**EXTRACTED DATA**
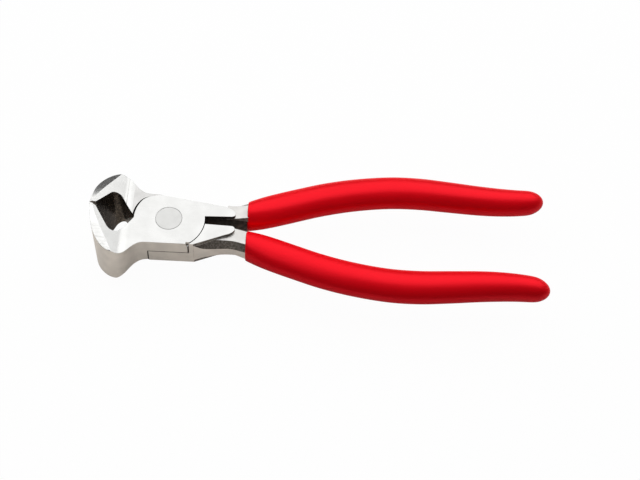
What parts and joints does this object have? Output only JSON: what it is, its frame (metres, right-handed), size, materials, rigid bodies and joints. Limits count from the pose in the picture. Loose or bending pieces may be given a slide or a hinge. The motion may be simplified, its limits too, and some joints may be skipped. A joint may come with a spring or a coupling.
{
  "type": "end cutting nippers",
  "caption": "End cutting nippers: flared jaws with wide cutting edges across the end, a riveted lap joint and bowed handles with dipped red grips.",
  "frame": {"origin": "on the rivet's axis, in the joint's rear face", "axes": "+X from the jaws to the handle ends, +Y towards the upper handle of the picture, +Z along the rivet out of the front face"},
  "size_m": [0.178, 0.0576, 0.0304],
  "materials": {
    "lever_steel": "ground and satin plated forging",
    "rivet_steel": "ground flush with the joint's faces",
    "grip_pvc": "smooth glossy dipped coat"
  },
  "bodies": {
    "rear": {"rear_lever": "lever_steel", "rivet": "rivet_steel", "lower_grip": "grip_pvc"},
    "front": {"front_lever": "lever_steel", "upper_grip": "grip_pvc"}
  },
  "joints": [
    {"name": "rivet_hinge", "type": "hinge", "parent": "rear", "child": "front", "pos_m": [0, 0, 0.0064], "axis": [0, 0, 1], "range_deg": [0, 35]}
  ]
}
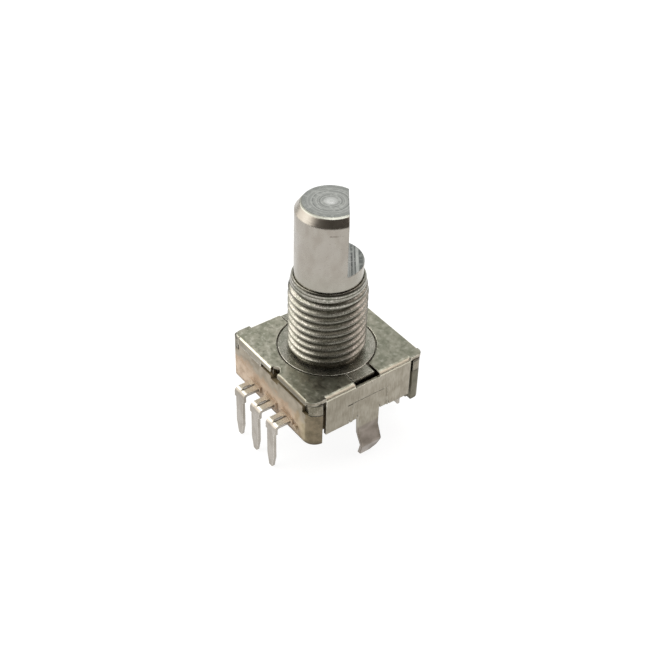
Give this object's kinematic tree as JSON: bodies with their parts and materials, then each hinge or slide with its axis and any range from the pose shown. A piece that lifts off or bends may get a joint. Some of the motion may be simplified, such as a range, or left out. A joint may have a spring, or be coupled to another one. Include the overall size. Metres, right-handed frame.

**WHAT YOU SHOULD DO**
Output the whole listing above again, word for word.

**TASK SOLUTION**
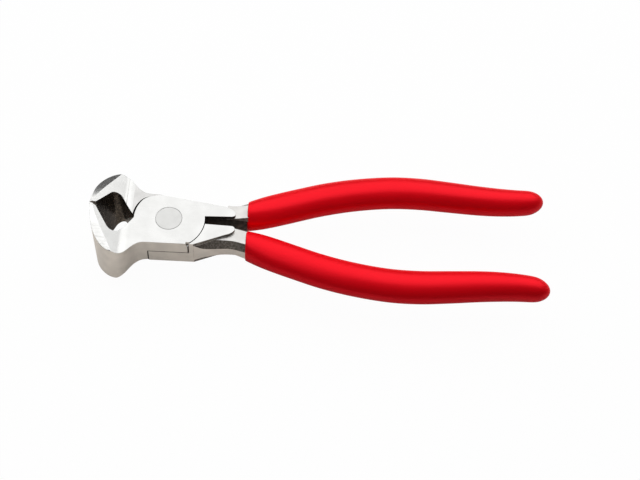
What parts and joints does this object have? Output only JSON: what it is, its frame (metres, right-handed), size, materials, rigid bodies and joints. Limits count from the pose in the picture. Loose or bending pieces may be given a slide or a hinge. The motion may be simplified, its limits too, and some joints may be skipped. A joint may come with a spring or a coupling.
{
  "type": "end cutting nippers",
  "caption": "End cutting nippers: flared jaws with wide cutting edges across the end, a riveted lap joint and bowed handles with dipped red grips.",
  "frame": {"origin": "on the rivet's axis, in the joint's rear face", "axes": "+X from the jaws to the handle ends, +Y towards the upper handle of the picture, +Z along the rivet out of the front face"},
  "size_m": [0.178, 0.0576, 0.0304],
  "materials": {
    "lever_steel": "ground and satin plated forging",
    "rivet_steel": "ground flush with the joint's faces",
    "grip_pvc": "smooth glossy dipped coat"
  },
  "bodies": {
    "rear": {"rear_lever": "lever_steel", "rivet": "rivet_steel", "lower_grip": "grip_pvc"},
    "front": {"front_lever": "lever_steel", "upper_grip": "grip_pvc"}
  },
  "joints": [
    {"name": "rivet_hinge", "type": "hinge", "parent": "rear", "child": "front", "pos_m": [0, 0, 0.0064], "axis": [0, 0, 1], "range_deg": [0, 35]}
  ]
}
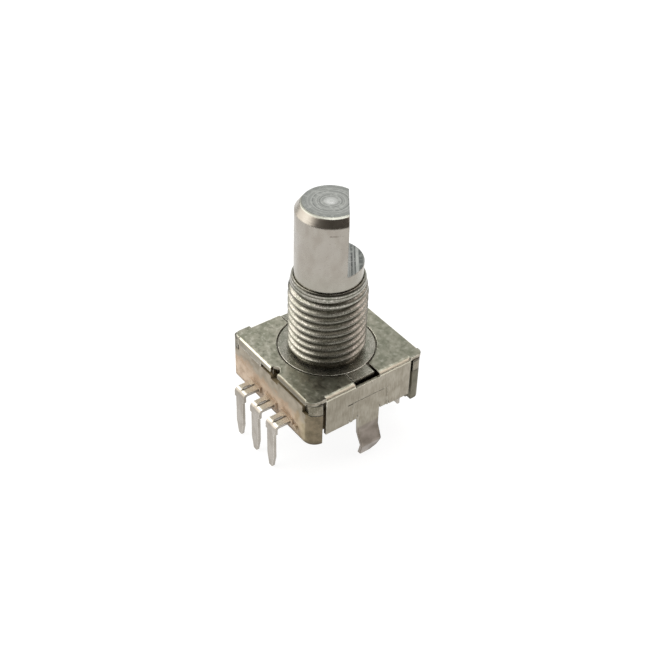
Give this object's kinematic tree as JSON: bodies with their parts and materials, then each hinge or slide with its axis and any range from the pose shown. A piece that lifts off or bends may get a joint. Some of the motion may be simplified, such as a range, or left out. A joint may have a spring, or be coupled to another one. Include the overall size. Metres, right-handed frame.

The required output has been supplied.